━━ Supplied data

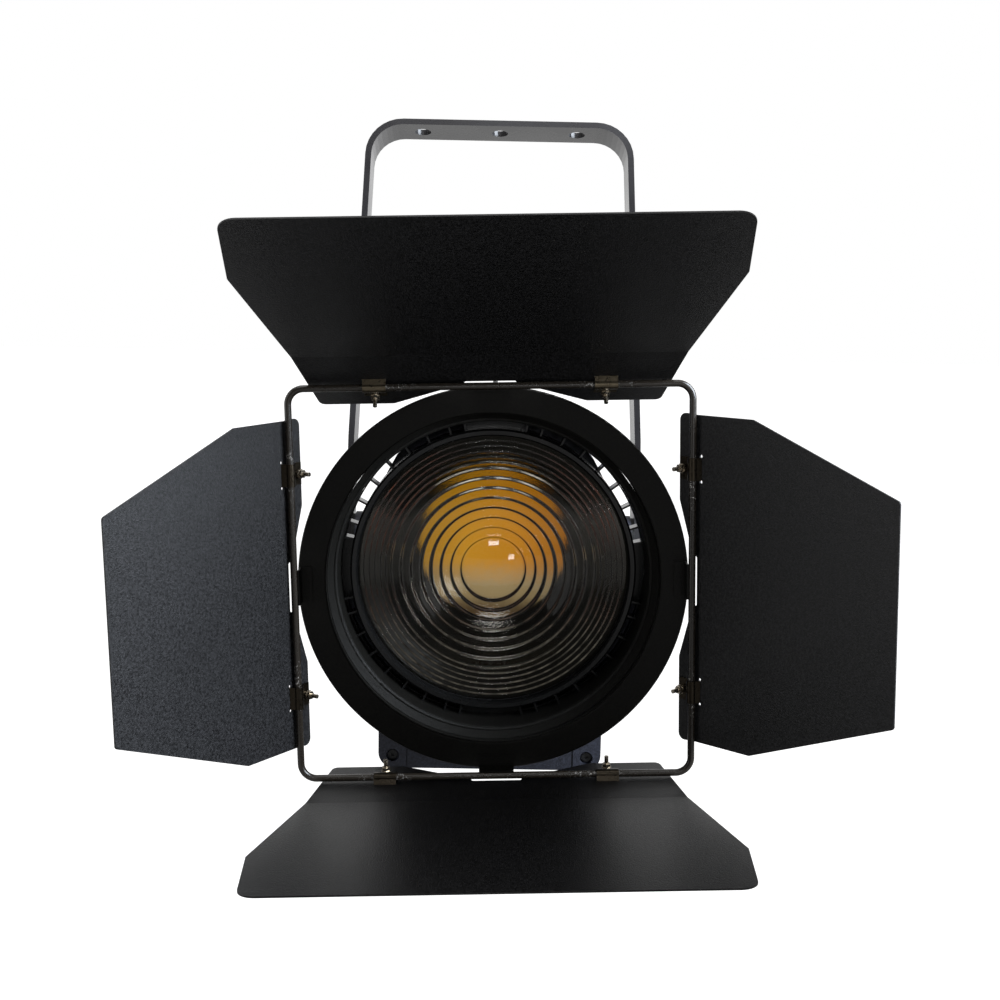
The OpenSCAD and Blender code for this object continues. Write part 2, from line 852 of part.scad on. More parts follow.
// Cross-section of a sheet folded forward at distance fold_v from the rod.
function folded_strip(fold_v, reach) =
    let (
        h = sheet / 2,
        mitre = h * tan(fold_angle / 2),
        along = [cos(fold_angle), sin(fold_angle)],
        across = [-sin(fold_angle), cos(fold_angle)],
        fold = [fold_v, -sheet_offset]
    )
    [
        [-30, -sheet_offset - h], fold + [mitre, -h], fold + reach * along - h * across,
        fold + reach * along + h * across, fold + [-mitre, h], [-30, -sheet_offset + h]
    ];

// Top or bottom leaf: short flange with ears, and a long panel folded forward.
module long_leaf() {
    fold_v = 32.4;
    corner_v = 103;
    tip_v = 167.8;
    shrink = cos(fold_angle);
    outline = concat(inner_edge(1, 68, 119.9, 25), [
        [133.3, fold_v, 0],
        [157, fold_v + corner_v * shrink, 4],
        [151.6, fold_v + tip_v * shrink, 12]
    ]);
    difference() {
        intersection() {
            translate([-170, 0, 0]) rotate([90, 0, 90]) linear_extrude(340)
                polygon(folded_strip(fold_v, tip_v + 10));
            translate([0, 0, -20]) linear_extrude(80) polygon(rounded(both_sides(outline)));
        }
        clip_holes();
    }
}

// Left or right leaf: one flat panel that narrows outward.
module short_leaf() {
    outline = concat(inner_edge(1.6, 57, 119, side_ear), [[117.7, 0, 0], [117, 48.4, 4], [72.6, 160.4, 2.5]]);
    difference() {
        sheet_plate(both_sides(outline));
        clip_holes();
        relief_holes();
    }
}

// Strap over the rod: saddle, outer leg through the leaf's slot, inner tab under the screw.
module clip_pair() {
    strap = 1;
    in_r = rod_r + run_gap;
    out_r = in_r + strap;
    front = -sheet_offset + sheet / 2;
    width = 16;
    for (s = [-1, 1])
        difference() {
            translate([s * clip_u - width / 2, 0, 0]) rotate([90, 0, 90]) linear_extrude(width) union() {
                difference() {
                    circle(r = out_r);
                    circle(r = in_r);
                    translate([-10, -10]) square([20, 10]);
                }
                polygon([
                    [in_r, eps], [out_r, eps], [slot_v + 1.2, front], [slot_v + 1.2, front - 2.2],
                    [slot_v + 1.2 - strap, front - 2.2], [slot_v + 1.2 - strap, front]
                ]);
                translate([-out_r, front]) square([strap, -front + eps]);
                translate([-13.5, front]) square([13.5 - in_r, strap]);
            }
            translate([s * clip_u, fastener_v, -10]) cylinder(r = fastener_hole_r, h = 20, $fn = 32);
        }
}

// Screw from behind through sheet and tab, with a spacer, washer and nut on the tab.
module clip_fastener_pair() {
    back = -sheet_offset - sheet / 2;
    tab = -sheet_offset + sheet / 2 + 1;
    end = 9.2;
    for (s = [-1, 1])
        translate([s * clip_u, fastener_v, 0]) {
            translate([0, 0, back - 1.8]) cylinder(r = 2.8, h = 1.8, $fn = 48);
            translate([0, 0, back - 0.5]) cylinder(r = 1.5, h = end - back + 0.5, $fn = 32);
            difference() {
                union() {
                    translate([0, 0, tab]) cylinder(r = 2.3, h = 2.8, $fn = 48);
                    translate([0, 0, tab + 2.8]) cylinder(r = 3.4, h = 0.7, $fn = 48);
                    translate([0, 0, tab + 3.5]) rotate([0, 0, 30]) cylinder(r = 3.1, h = 2.4, $fn = 6);
                }
                translate([0, 0, tab - 1]) cylinder(r = 1.52, h = 8, $fn = 32);
            }
        }
}

module leaf_top() {
    color(powder) hinged(0, top_angle) long_leaf();
}

module leaf_right() {
    color(powder) hinged(90, right_angle) short_leaf();
}

module leaf_bottom() {
    color(powder) hinged(180, bottom_angle) long_leaf();
}

module leaf_left() {
    color(powder) hinged(270, left_angle) short_leaf();
}

module clips_top() {
    color(bronze) hinged(0, top_angle) clip_pair();
}

module clips_right() {
    color(bronze) hinged(90, right_angle) clip_pair();
}

module clips_bottom() {
    color(bronze) hinged(180, bottom_angle) clip_pair();
}

module clips_left() {
    color(bronze) hinged(270, left_angle) clip_pair();
}

module clip_fasteners_top() {
    color(steel) hinged(0, top_angle) clip_fastener_pair();
}

module clip_fasteners_right() {
    color(steel) hinged(90, right_angle) clip_fastener_pair();
}

module clip_fasteners_bottom() {
    color(steel) hinged(180, bottom_angle) clip_fastener_pair();
}

module clip_fasteners_left() {
    color(steel) hinged(270, left_angle) clip_fastener_pair();
}

// ---------- drawing ----------

yoke();
tilt_knob_left();
tilt_knob_right();
side_brackets();
friction_washers();
front_plate();
housing_shell();
rear_plate();
plate_screws();
divider_shelf();
lens_hood();
slot_ring();
lens_pan();
lens_gasket();
fresnel_lens();
reflector();
led_emitter();
led_board();
heat_sink();
carriage_plate();
carriage_bushes();
guide_rods();
lead_nut();
lead_screw();
focus_knob();
driver_unit();
control_board();
display_window();
button_1();
button_2();
button_3();
button_4();
power_sockets();
signal_sockets();
fuse_holder();
fan_frame();
fan_rotor();
fan_guard();
carry_handle();
safety_eye();
rubber_feet();
door_ring();
ring_sleeve();
rod_frame();
ring_brackets();
thumbscrew_1();
thumbscrew_2();
thumbscrew_3();
leaf_top();
clips_top();
clip_fasteners_top();
leaf_right();
clips_right();
clip_fasteners_right();
leaf_bottom();
clips_bottom();
clip_fasteners_bottom();
leaf_left();
clips_left();
clip_fasteners_left();
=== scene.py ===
import json
import math

import bmesh
import bpy
from mathutils import Matrix, Vector


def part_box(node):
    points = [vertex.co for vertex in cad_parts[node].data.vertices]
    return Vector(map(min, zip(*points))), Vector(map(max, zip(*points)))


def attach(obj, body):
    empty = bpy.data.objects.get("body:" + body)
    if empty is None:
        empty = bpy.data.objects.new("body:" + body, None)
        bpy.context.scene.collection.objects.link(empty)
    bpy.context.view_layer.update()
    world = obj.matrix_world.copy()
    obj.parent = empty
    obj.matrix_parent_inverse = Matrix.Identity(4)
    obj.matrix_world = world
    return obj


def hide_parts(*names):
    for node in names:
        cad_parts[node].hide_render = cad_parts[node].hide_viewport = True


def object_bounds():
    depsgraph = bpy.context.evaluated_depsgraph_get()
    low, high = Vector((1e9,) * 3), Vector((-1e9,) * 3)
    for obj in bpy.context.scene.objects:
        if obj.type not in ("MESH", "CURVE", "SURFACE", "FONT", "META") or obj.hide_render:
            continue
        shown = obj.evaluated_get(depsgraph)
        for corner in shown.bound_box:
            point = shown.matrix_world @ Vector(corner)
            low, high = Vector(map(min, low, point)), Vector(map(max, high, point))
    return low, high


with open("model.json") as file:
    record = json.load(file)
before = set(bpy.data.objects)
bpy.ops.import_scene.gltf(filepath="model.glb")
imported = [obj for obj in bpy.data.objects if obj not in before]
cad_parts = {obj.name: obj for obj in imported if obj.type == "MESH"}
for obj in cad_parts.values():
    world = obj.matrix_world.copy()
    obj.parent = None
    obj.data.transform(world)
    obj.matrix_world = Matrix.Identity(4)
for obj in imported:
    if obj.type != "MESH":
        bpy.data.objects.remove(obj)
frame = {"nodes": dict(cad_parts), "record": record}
CAD_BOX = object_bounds()
NODES = frame["nodes"]
SCENE = bpy.context.scene
MM = 0.001
WHITE = (1, 1, 1)

# How bright the surroundings are in front of the fixture and behind it.
FRONT_SKY, BACK_SKY = 0.04, 1.15
FRONT_FLOOR, BACK_FLOOR = 0.12, 0.9
FLOOR_DROP, FLOOR_HALF = 0.35, 14.0

# The camera's focal length (mm), and its place (mm) and turns in the doors' frame.
FOCAL_LENGTH, SENSOR_WIDTH = 49.83, 36
CAMERA_PLACE = (0.8, -955.1, 205.5)
PITCH, YAW, ROLL = (math.radians(a) for a in (8.64, 0.284, -0.84))

# The edges that are rounded (mm), and the least angle that counts as an edge.
EDGE_WIDTHS = {
    "yoke": 1.3,
    "front_plate": 0.8,
    "rear_plate": 0.6,
    "side_brackets": 0.8,
    "safety_eye": 0.6,
    "tilt_knob_left": 0.8,
    "tilt_knob_right": 0.8,
    "focus_knob": 0.6,
    "power_sockets": 0.4,
    "signal_sockets": 0.4,
}
EDGE_ANGLE = math.radians(40)
EDGE_SEGMENTS = 2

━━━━

§ Task statement:
Using the data above, repeat exactly the lines that begin at the line with "driver_unit();" and end at the line with "shown = obj.evaluated_get(depsgraph)", both ends included.

§ Full solution:
driver_unit();
control_board();
display_window();
button_1();
button_2();
button_3();
button_4();
power_sockets();
signal_sockets();
fuse_holder();
fan_frame();
fan_rotor();
fan_guard();
carry_handle();
safety_eye();
rubber_feet();
door_ring();
ring_sleeve();
rod_frame();
ring_brackets();
thumbscrew_1();
thumbscrew_2();
thumbscrew_3();
leaf_top();
clips_top();
clip_fasteners_top();
leaf_right();
clips_right();
clip_fasteners_right();
leaf_bottom();
clips_bottom();
clip_fasteners_bottom();
leaf_left();
clips_left();
clip_fasteners_left();
=== scene.py ===
import json
import math

import bmesh
import bpy
from mathutils import Matrix, Vector


def part_box(node):
    points = [vertex.co for vertex in cad_parts[node].data.vertices]
    return Vector(map(min, zip(*points))), Vector(map(max, zip(*points)))


def attach(obj, body):
    empty = bpy.data.objects.get("body:" + body)
    if empty is None:
        empty = bpy.data.objects.new("body:" + body, None)
        bpy.context.scene.collection.objects.link(empty)
    bpy.context.view_layer.update()
    world = obj.matrix_world.copy()
    obj.parent = empty
    obj.matrix_parent_inverse = Matrix.Identity(4)
    obj.matrix_world = world
    return obj


def hide_parts(*names):
    for node in names:
        cad_parts[node].hide_render = cad_parts[node].hide_viewport = True


def object_bounds():
    depsgraph = bpy.context.evaluated_depsgraph_get()
    low, high = Vector((1e9,) * 3), Vector((-1e9,) * 3)
    for obj in bpy.context.scene.objects:
        if obj.type not in ("MESH", "CURVE", "SURFACE", "FONT", "META") or obj.hide_render:
            continue
        shown = obj.evaluated_get(depsgraph)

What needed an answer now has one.